Death is such a sudden and jarring thing. It doesn’t matter if the person was living on borrowed time, or if death came swooping in out of the blue, years ahead of schedule, it seems we are always caught off guard. Never more so, I think, than when somebody’s child dies. Even if that child is an adult, if they have a parent, they’re somebody’s child.
Alessandra was the beloved daughter of a dear friend of mine. I knew her when she was a little girl but hadn’t seen her in years. Much had changed for her in that time. She’d grown up, and she’d faced challenges with her mental health, which had led to challenges with her physical health, and these challenges had led to other challenges, as disabilities so often do.
A couple of weeks ago, Alessandra died unexpectedly, of natural causes, in her sleep, at the hospital. Because of the level of care she required, and the critical shortage of supportive housing in the community, Alessandra had lived mostly in hospitals in recent years.
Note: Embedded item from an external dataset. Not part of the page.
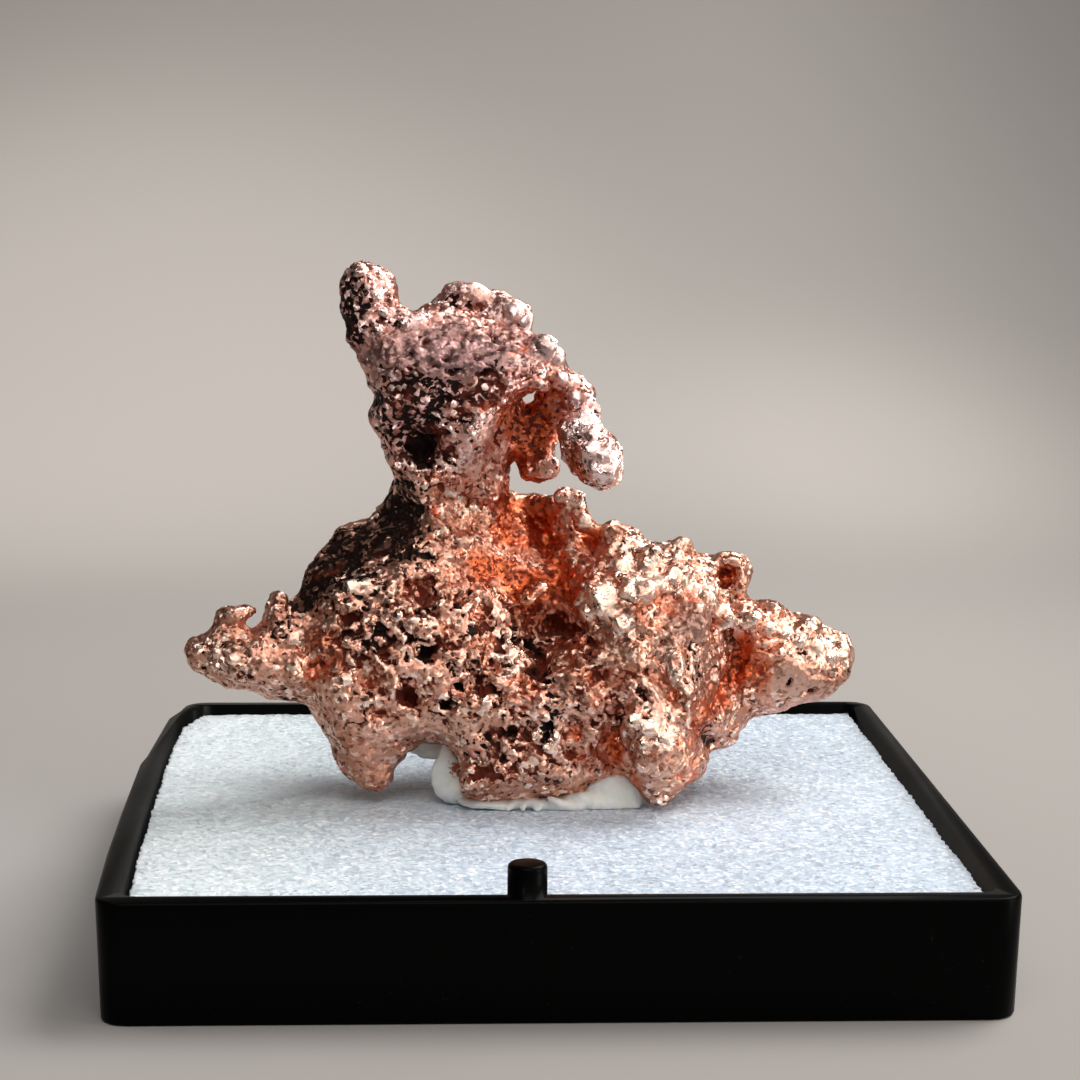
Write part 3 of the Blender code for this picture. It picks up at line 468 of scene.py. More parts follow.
# each spot: x, z, half width and half height in mm, lean in degrees, strength
zones = {
    # real tarnish, and painted shade: the dark left-facing sides of the ear, knobs and shoulder, and a
    # painted shadow under the first crest knob
    "tarnishAndPaintedShade": [
        (-7.7, 23.5, 0.60, 1.60, -6, 2.4), (-7.3, 24.8, 0.35, 0.40, 0, 1.2),
        (-3.8, 24.1, 0.36, 0.52, 0, 1.3), (-2.9, 23.8, 0.80, 0.20, -8, 0.9),
        (-6.1, 23.0, 0.64, 0.16, -8, 1.0), (-4.3, 20.5, 2.80, 0.72, -4, 1.7),
        (-5.3, 19.2, 1.70, 1.20, 0, 1.1), (-4.9, 18.3, 0.88, 0.76, 0, 1.4),
        (-1.9, 21.3, 0.56, 0.48, 0, 0.8), (-5.9, 15.9, 0.75, 1.1, -35, 2.2),
        (-6.7, 14.5, 1.8, 0.75, -12, 2.2), (-8.8, 13.2, 0.6, 1.7, -38, 2.2),
        (-7.7, 14.1, 0.9, 0.7, -35, 1.8), (-9.6, 12.2, 0.4, 0.8, -38, 1.6),
        (-5.6, 15.0, 0.9, 0.8, -30, 1.6), (-8.0, 13.7, 1.5, 0.55, -38, 2.0),
        (-7.8, 24.0, 0.45, 1.3, -6, 2.4), (-0.8, 19.2, 1.0, 1.3, -15, 0.75),
        (-2.0, 10.9, 1.4, 0.5, -20, 0.6), (7.4, 9.9, 0.6, 1.2, -20, 0.55),
        (-0.4, 18.3, 0.5, 0.5, 0, 0.7), (-10.6, 11.2, 0.80, 0.36, 25, 1.0),
        (-13.8, 10.3, 0.36, 0.28, 0, 0.9), (-12.6, 10.4, 0.52, 0.20, 0, 0.8),
        (-12.6, 8.9, 0.44, 0.20, -15, 0.8), (-10.3, 8.3, 0.40, 0.40, 0, 0.9),
        (-3.9, 7.9, 1.2, 0.44, 0, 0.5), (-0.2, 9.7, 0.56, 1.04, 10, 0.8),
        (-2.4, 6.5, 1.04, 0.30, 5, 0.5), (0.1, 6.9, 0.32, 0.72, -15, 0.7),
        (-2.5, 5.1, 1.36, 0.70, 0, 0.25), (-0.1, 5.4, 0.80, 0.30, 20, 0.55),
        (6.05, 9.2, 0.40, 1.50, 4, 0.8), (6.55, 7.0, 0.45, 1.00, 0, 0.8),
        (9.9, 8.95, 0.22, 0.28, 0, 0.9), (10.65, 8.45, 0.35, 0.10, 30, 1.0),
        (12.2, 9.2, 0.30, 0.60, 0, 0.5), (-4.5, 10.5, 3.2, 0.5, -8, 0.35),
        (-6.4, 19.4, 0.5, 1.5, 8, 1.2), (-6.0, 17.2, 0.6, 0.7, 0, 0.9), (-4.2, 16.9, 1.5, 0.5, 0, 0.4),
    ],
    # the copper's own warmer, redder patches, and painted bounce light: deeper orange in the saddle, the
    # hollow and the valleys
    "warmAndPaintedBounce": [
        (-0.7, 19.1, 1.20, 1.68, -15, 1.3), (-0.9, 15.4, 1.36, 1.36, 0, 1.4),
        (-1.7, 13.0, 2.48, 0.88, -22, 1.2), (1.8, 14.6, 0.68, 0.48, 0, 1.2),
        (-3.8, 16.9, 1.84, 0.52, 0, 0.6), (-4.6, 15.9, 0.28, 0.24, 0, 1.0),
        (-2.4, 19.8, 0.28, 0.24, 0, 1.0), (-1.1, 22.0, 0.48, 0.20, 8, 1.0),
        (-5.7, 24.0, 0.20, 0.40, 0, 0.8), (1.0, 17.9, 0.36, 1.08, 20, 0.9),
        (-0.4, 17.4, 0.88, 0.80, 0, 0.6), (7.8, 9.7, 0.80, 1.36, -25, 1.0),
        (5.3, 9.8, 0.24, 0.80, 0, 0.8), (3.8, 11.6, 0.40, 0.52, 0, 0.7),
        (7.3, 13.1, 0.28, 0.28, 0, 1.4), (2.8, 6.1, 0.36, 0.80, 12, 1.3),
        (3.7, 4.8, 0.64, 0.32, -35, 0.9), (1.2, 6.7, 0.40, 0.40, 0, 1.0),
        (-9.2, 9.7, 0.56, 1.20, 10, 0.6), (-1.7, 11.5, 1.60, 0.48, -10, 0.5),
        (8.6, 10.7, 0.90, 0.90, 0, 0.5), (6.9, 11.3, 0.20, 0.60, 0, 0.8),
        (0.9, 12.9, 1.60, 1.00, -35, 0.7), (6.2, 6.3, 0.30, 0.70, -20, 0.8),
        (6.6, 7.9, 0.60, 1.40, -15, 0.8), (1.8, 5.6, 1.00, 0.60, 15, 0.7),
        (2.6, 8.6, 1.20, 1.40, 0, 0.55), (8.9, 9.6, 0.50, 0.90, -20, 0.8),
        (3.4, 4.3, 0.90, 0.30, -30, 0.9), (-8.8, 9.9, 0.90, 1.50, 10, 0.7),
        (-1.0, 8.4, 1.00, 1.00, 0, 0.6), (-3.0, 10.2, 1.20, 0.80, 0, 0.5),
        (-6.0, 8.3, 1.60, 1.20, 0, 0.4), (-6.8, 5.4, 1.30, 1.30, 0, 0.35),
        (-1.6, 5.0, 2.20, 0.80, 0, 0.15), (5.9, 4.9, 0.30, 1.00, -10, 0.8),
        (-5.6, 22.9, 0.20, 0.30, 0, 0.8), (4.9, 11.9, 1.50, 0.30, -15, 0.6),
        (5.0, 5.4, 1.50, 1.30, 0, 0.35), (5.9, 12.5, 2.00, 0.90, -20, 0.40),
        (4.2, 8.2, 1.50, 2.20, 0, 0.35),
    ],
    # clean metal, and painted highlight: a paler colour where light catches the crystals, arms and knobs
    "cleanAndPaintedHighlight": [
        (4.1, 13.5, 1.20, 1.20, -20, 1.0), (2.2, 12.2, 0.70, 0.60, 0, 1.3),
        (3.8, 12.5, 0.8, 0.50, -15, 1.3), (6.3, 12.7, 1.60, 0.88, -20, 0.8),
        (7.2, 11.5, 0.56, 0.56, 0, 1.0), (4.1, 6.95, 1.15, 0.75, -10, 1.2),
        (10.5, 10.5, 1.10, 0.60, -15, 0.75), (11.7, 10.0, 0.50, 0.60, 0, 0.75),
        (2.2, 17.7, 0.80, 1.10, 30, 1.2), (1.4, 19.0, 0.80, 1.20, -28, 1.0),
        (-6.5, 23.8, 0.36, 1.10, 8, 1.1), (-1.35, 23.6, 0.90, 0.50, -25, 1.2),
        (-2.6, 24.4, 0.56, 0.32, 0, 0.9), (-5.2, 23.2, 0.56, 0.28, 10, 1.1),
        (0.1, 22.2, 0.48, 0.48, 0, 1.2), (-7.4, 12.8, 0.88, 0.56, -20, 0.9),
        (-12.6, 9.7, 0.88, 0.56, -25, 0.7), (-1.4, 12.5, 1.40, 0.42, -28, 1.0),
        (-1.3, 10.0, 0.50, 0.95, 8, 0.9), (-7.9, 9.0, 0.50, 0.60, 0, 0.6),
        (-2.3, 8.1, 0.55, 0.40, 0, 0.6), (0.1, 7.2, 0.35, 0.70, 0, 0.7), (0.5, 6.3, 0.35, 0.50, 0, 0.9),
        (-5.5, 11.6, 1.10, 0.40, -10, 0.5), (-2.5, 18.9, 0.9, 0.6, 25, 0.9),
        (-3.2, 17.6, 1.2, 0.5, 20, 0.9), (4.7, 9.4, 0.7, 1.7, 5, 0.9), (4.95, 5.4, 1.0, 0.9, 0, 0.4),
    ],
    "worn": [
        (-3.6, 22.05, 3.50, 1.05, -2, 1.0), (-3.05, 24.2, 0.90, 0.45, -4, 1.0),
        (-1.35, 23.6, 0.85, 0.5, -28, 0.8), (10.1, 8.9, 1.20, 0.95, -8, 1.0),
        (4.95, 5.4, 1.10, 0.95, 0, 0.7), (-2.8, 17.5, 1.04, 0.56, 20, 0.6),
        (1.8, 14.6, 0.56, 0.44, 0, 0.9), (-6.8, 5.5, 1.20, 1.20, 0, 0.7),
        (-4.0, 7.1, 2.80, 0.80, 0, 0.6), (5.7, 11.5, 1.20, 0.90, 5, 0.5),
        (-2.4, 18.7, 0.80, 0.56, 25, 0.7), (3.1, 10.0, 0.80, 0.80, 0, 0.6),
        (-3.3, 11.3, 1.20, 0.50, 0, 0.4), (4.6, 9.2, 0.80, 1.80, 5, 0.5),
        (-5.9, 10.2, 0.7, 0.7, 0, 0.35),
    ],
    "dull": [
        (-3.6, 22.05, 3.6, 1.05, -2, 1.1), (-7.4, 24.2, 0.5, 1.2, 0, 0.4),
        (5.7, 11.4, 1.3, 1.0, 0, 0.8), (6.5, 9.0, 0.8, 1.9, 0, 0.6), (10.2, 8.9, 1.4, 1.0, -8, 0.3),
        (4.95, 5.4, 1.2, 1.0, 0, 0.1), (-6.8, 5.6, 1.3, 1.3, 0, 0.2),
    ],
    "aligned": [  # where the small crystals share a way to look
        (2.2, 17.6, 0.90, 1.20, 30, 1.0), (1.4, 19.0, 0.80, 1.30, -25, 1.4),
        (0.1, 22.2, 0.50, 0.50, 0, 1.0), (-1.3, 23.5, 0.60, 0.40, -25, 0.8),
        (-6.5, 23.9, 0.35, 0.90, 8, 0.9), (-5.2, 23.2, 0.60, 0.25, 10, 1.0),
        (-2.6, 24.5, 0.50, 0.25, 0, 0.6), (-7.4, 12.8, 0.80, 0.45, -20, 0.7),
        (4.1, 7.0, 1.10, 0.70, -10, 0.5), (4.7, 9.4, 0.60, 1.50, 5, 0.9),
        (-1.3, 10.0, 0.50, 0.90, 8, 0.5), (11.2, 10.1, 1.00, 0.50, -20, 0.1),
        (-12.8, 9.8, 0.80, 0.40, -20, 0.5), (-2.5, 18.8, 1.00, 0.60, 25, 1.1),
        (5.0, 5.5, 1.00, 0.90, 0, 0.6), (-6.8, 5.6, 1.20, 1.10, 0, 0.45),
    ],
    "beaded": [
        (4.4, 12.9, 3.8, 1.5, -22, 1.0), (-0.6, 14.6, 2.0, 1.6, 0, 0.7), (-4.0, 19.4, 3.2, 1.9, 0, 0.8),
        (-6.8, 23.8, 1.0, 1.6, 0, 0.7), (1.7, 18.8, 1.2, 2.2, -20, 0.7),
        (9.6, 10.8, 2.2, 0.9, -15, 0.5), (4.0, 7.0, 1.4, 0.9, 0, 0.5), (-12.4, 10.0, 2.2, 1.6, 0, 0.5),
        (-1.5, 9.5, 0.8, 1.4, 0, 0.6), (7.9, 9.7, 0.9, 1.5, -25, 0.9),
    ],
    "pitted": [
        (-3.6, 9.8, 5.5, 4.0, -12, 1.0), (-4.0, 21.8, 3.6, 1.6, -4, 0.8),
        (-3.8, 18.3, 2.2, 1.6, 0, 0.7), (2.5, 8.5, 2.6, 2.6, 0, 0.8), (-1.0, 5.6, 3.5, 1.2, 0, 0.9),
        (10.2, 9.2, 1.6, 1.2, 0, 0.5), (-7.0, 5.8, 1.3, 1.4, 0, 0.5), (-12.0, 9.6, 2.2, 1.4, 0, 0.6),
    ],
    # here the strength is a depth in mm
    "holes": [
        (-7.6, 11.2, 0.28, 0.32, 0, 0.5), (-7.1, 9.9, 0.40, 0.32, -20, 0.45),
        (-4.8, 12.6, 0.68, 0.36, -10, 0.45), (-3.3, 12.4, 0.56, 0.20, 25, 0.35),
        (-8.6, 10.8, 0.40, 0.28, 0, 0.35), (-4.5, 10.3, 0.48, 0.16, 0, 0.4),
        (-2.9, 8.8, 0.52, 0.44, -20, 0.6), (-5.4, 8.4, 0.32, 0.28, 0, 0.5),
        (-0.9, 10.6, 0.24, 0.32, 10, 0.4), (-0.3, 9.7, 0.36, 0.88, 10, 0.7),
        (-3.8, 8.0, 0.28, 0.28, 0, 0.35), (-6.7, 7.5, 0.40, 0.16, 0, 0.3),
        (-1.6, 6.8, 0.88, 0.24, 4, 0.4), (0.1, 6.9, 0.20, 0.52, -15, 0.4),
        (-2.5, 5.3, 0.72, 0.20, 20, 0.25), (7.3, 13.1, 0.24, 0.24, 0, 0.5),
        (6.8, 11.2, 0.20, 0.24, 0, 0.4), (1.6, 10.3, 0.36, 0.28, 0, 0.4),
        (0.7, 11.1, 0.56, 0.32, -10, 0.5), (2.2, 9.3, 0.32, 0.24, 0, 0.35),
        (-4.9, 18.3, 0.68, 0.56, 0, 0.6), (-5.8, 22.0, 0.36, 0.12, 10, 0.3),
        (-3.2, 22.5, 0.36, 0.12, 0, 0.3), (-2.1, 22.7, 0.24, 0.12, -10, 0.3),
        (-4.9, 22.6, 0.40, 0.10, 5, 0.35), (-4.5, 21.7, 0.35, 0.10, -5, 0.3),
        (-3.9, 22.1, 0.30, 0.10, 0, 0.3), (-2.8, 21.9, 0.35, 0.10, 0, 0.35),
        (-1.7, 22.2, 0.30, 0.10, -10, 0.3), (-3.5, 21.5, 0.30, 0.10, 0, 0.25),
        (-6.3, 21.6, 0.25, 0.10, 0, 0.3), (-2.3, 21.3, 0.30, 0.12, 0, 0.3),
        (9.9, 8.95, 0.24, 0.16, 0, 0.3), (10.65, 8.45, 0.38, 0.11, 30, 0.35),
        (10.9, 9.3, 0.14, 0.10, 0, 0.2), (9.5, 8.5, 0.14, 0.10, 0, 0.2),
        (5.0, 5.7, 0.30, 0.11, 20, 0.3), (4.6, 5.2, 0.18, 0.12, 0, 0.25),
        (5.4, 5.1, 0.14, 0.18, 0, 0.25),
    ],
}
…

She was at a good place when her life ended – she was happy, in love, and things were going well.
There was an open mic at the memorial service, and people were invited to share their stories, memories and thoughts. Her mom started, and was followed by a steady stream of people who shared their memories with great love, humour, tenderness and respect. It was the most touching celebration of a life I’ve ever attended. It left me wishing I’d taken the time to know her as an adult, and to be her friend.
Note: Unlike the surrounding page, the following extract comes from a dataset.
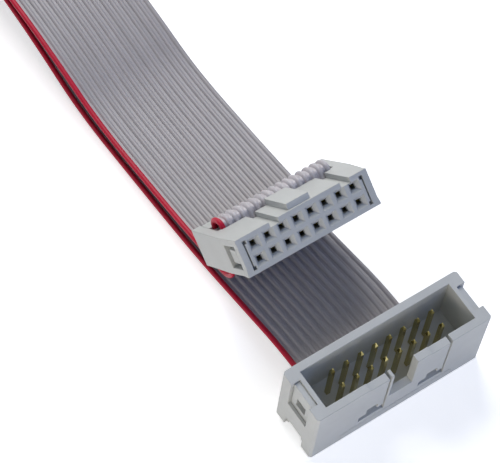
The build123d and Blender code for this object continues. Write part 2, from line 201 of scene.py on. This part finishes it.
def moulded_polyester(name, colour, edge_radius):
    # Glass-filled PBT from a spark-eroded mould: a fine matt grain, faint flow
    # marks, and edges that the mould leaves slightly round.
    material, tree = new_material(name)
    spot = add_node(tree, "ShaderNodeTexCoord")
    flow = add_node(tree, "ShaderNodeTexNoise",
                    {"Scale": FLOW_MARKS, "Detail": 4.0, "Roughness": 0.55},
                    {"Vector": spot.outputs["Object"]})
    tone = add_node(tree, "ShaderNodeValToRGB", links={"Fac": flow.outputs["Fac"]})
    tone.color_ramp.elements[0].position = 0.30
    tone.color_ramp.elements[0].color = shade(colour, 0.94)
    tone.color_ramp.elements[1].position = 0.70
    tone.color_ramp.elements[1].color = shade(colour, 1.04)
    grain = add_node(tree, "ShaderNodeTexNoise", {"Scale": MOULD_GRAIN, "Detail": 2.0},
                     {"Vector": spot.outputs["Object"]})
    edges = add_node(tree, "ShaderNodeBevel", {"samples": 6, "Radius": edge_radius})
    bump = add_node(tree, "ShaderNodeBump", {"Strength": 0.25, "Distance": 0.00003},
                    {"Height": grain.outputs["Fac"], "Normal": edges.outputs["Normal"]})
    gloss = add_node(tree, "ShaderNodeMapRange", {"To Min": 0.46, "To Max": 0.60},
                     {"Value": flow.outputs["Fac"]})
    shader = add_node(
        tree, "ShaderNodeBsdfPrincipled", {"IOR": 1.5},
        {"Base Color": tone.outputs["Color"], "Normal": bump.outputs["Normal"],
         "Roughness": gloss.outputs["Result"]})
    finish_material(tree, shader)
    return material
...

Here are some of the things I now know about her – some of these things I remember from when she was a little girl, some are things her mom has told me over the years, and some are things I learned on Thursday.
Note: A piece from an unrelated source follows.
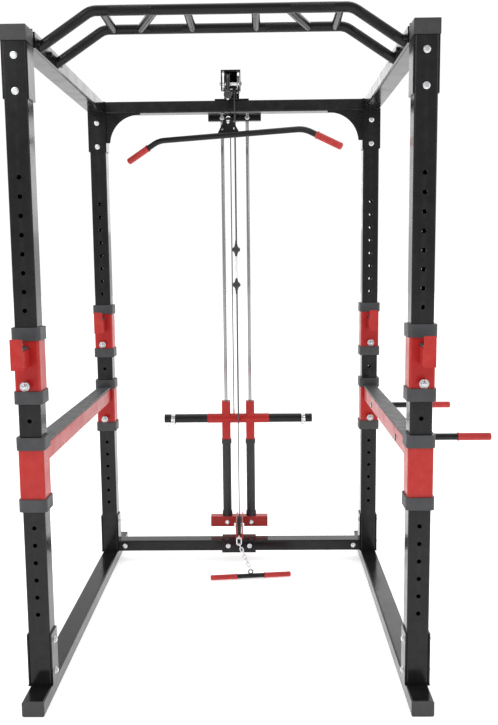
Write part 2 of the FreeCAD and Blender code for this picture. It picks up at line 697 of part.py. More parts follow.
def boom():
    """The short beam that carries the top pulleys, its saddle on the rear beam and its front strap."""
    x, low, high = S.boom_x, S.boom_low, S.boom_low + S.boom_tall
    half = S.boom_wide / 2
    body = tube("boom_tube", "y", (S.boom_front, S.boom_rear), (x, low + S.boom_tall / 2),
                S.boom_wide, S.boom_tall, S.boom_wall, 5.0)
    front, rear = S.cage_depth - R, S.cage_depth + R
    pieces = [body, box("boom_saddle", (x - 75, x + 75), (front, rear), (S.cage_height, S.cage_height + 6))]
    for side in (-1, 1):
        cheek = sorted((x + side * half, x + side * (half + S.plate)), key=float)
        pieces.append(box("boom_cheek%d" % (side + 1), cheek, (front + 4, rear - 4), (S.cage_height + 6, high)))
        leg = sorted((x + side * 37, x + side * 42), key=float)
        pieces.append(box("strap_leg%d" % (side + 1), leg, (1105, 1145), (2125, high)))
    pieces.append(box("strap_top", (x - 42, x + 42), (1105, 1145), (high, high + 4)))
    slot = box("boom_slot", (x - 25.5, x + 25.5), (S.boom_front - 5, S.boom_rear - 5), (low - 5, low + 5))
    bores = [rod("boom_bore%d" % index, S.axle_radius, "x", (x - 60, x + 60), (y, z))
             for index, (y, z) in enumerate(((S.front_sheave_y, S.lat_sheave_z),
                                             (S.middle_sheave_y, S.middle_sheave_z),
                                             (S.rear_sheave_y, S.lat_sheave_z)))]
    return cut("boom_drilled", fuse("boom_welded", pieces), [slot] + bores)


def sheave(label, line, x, y, z):
    """A grooved pulley turning about X, its cable line at a given radius."""
    rim, root, wide = line + 5, line - S.cable_radius - 0.2, S.sheave_wide
    bore = S.axle_radius + S.pin_fit
    if label == "middle_sheave":
        rim = line + 3
    outline = [(bore, 0.0), (rim, 0.0), (rim, 2.0), (root, wide / 2 - 2.8), (root, wide / 2 + 2.8),
               (rim, wide - 2), (rim, wide), (bore, wide)]
    return finish(turned(label, "x", outline, x - wide / 2, (y, z)), label)


def axle(name, sheave_x, walls, y, z):
    """A shouldered axle from wall to wall with a hex head at each end."""
    low, high = as_size(walls[0]), as_size(walls[1])
    half = S.sheave_wide / 2 + 0.2
    inner = as_size(walls[2]), as_size(walls[3])
    pieces = [
        rod(name + "_shaft", S.axle_radius, "x", (low, high), (y, z)),
        rod(name + "_left", S.axle_radius + 1.4, "x", (inner[0], sheave_x - half), (y, z)),
        rod(name + "_right", S.axle_radius + 1.4, "x", (sheave_x + half, inner[1]), (y, z)),
    ]
    for label, start in (("head", low - S.head_thick), ("nut", high)):
        prism = DOC.addObject("Part::Prism", name + "_" + label)
        bind(prism, "Circumradius", 10.0)
        bind(prism, "Height", S.head_thick)
        put(prism, "x", start, (y, z))
        pieces.append(prism)
    return fuse(name, pieces)


def sheave_axles():
    """The axles of the four pulleys."""
    x, half = S.boom_x, S.boom_wide / 2
    inside = (x - half + S.boom_wall, x + half - S.boom_wall)
    pieces = [
        axle("front_axle", S.lane_lat, (x - 42, x + 42) + inside, S.front_sheave_y, S.lat_sheave_z),
        axle("middle_axle", S.lane_row, (x - half - S.plate, x + half + S.plate) + inside,
             S.middle_sheave_y, S.middle_sheave_z),
        axle("rear_axle", S.lane_lat, (x - half, x + half) + inside, S.rear_sheave_y, S.lat_sheave_z),
        axle("low_axle", S.lane_row, (S.lane_row - 16, S.lane_row + 16, S.lane_row - 11, S.lane_row + 11),
             S.low_sheave_y, S.low_sheave_z),
    ]
    return finish(group("sheave_axles", pieces), "sheave_axles")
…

Alessandra was a larger-than-life presence at the hospital, and made friends with all the nurses, patients, and hospital staff. Everywhere she went, she talked to everybody. She got people to tell her their stories, and she remembered all these stories. She also shared her own stories. She loved people and introduced everybody to everybody else. Alessandra’s version of “us” included everybody; nobody was an outsider. She was generous in every sense of the word. She attracted people into her life who could love her absolutely for who she was, and vice versa. She lived wholeheartedly in the moment. She was spontaneous. She was intense. She was kind. She was loyal. She was brave. She loved animals. She sang. She was always in motion, even after she ended up in a wheelchair. She danced with Propeller Dance. She made friends easily. She lived life large. She had a big smile, a big voice, and a big personality. There’s a big hole where she used to be.
Though Alessandra died young, I think people who live wholeheartedly in the moment get a lot more mileage out of time.
Her aunt, Arleen, read a poem she’d written for her. Sometimes people write tribute poems which are sweet but awful. This was not one of those poems. This poem left me in goosebumps and tears.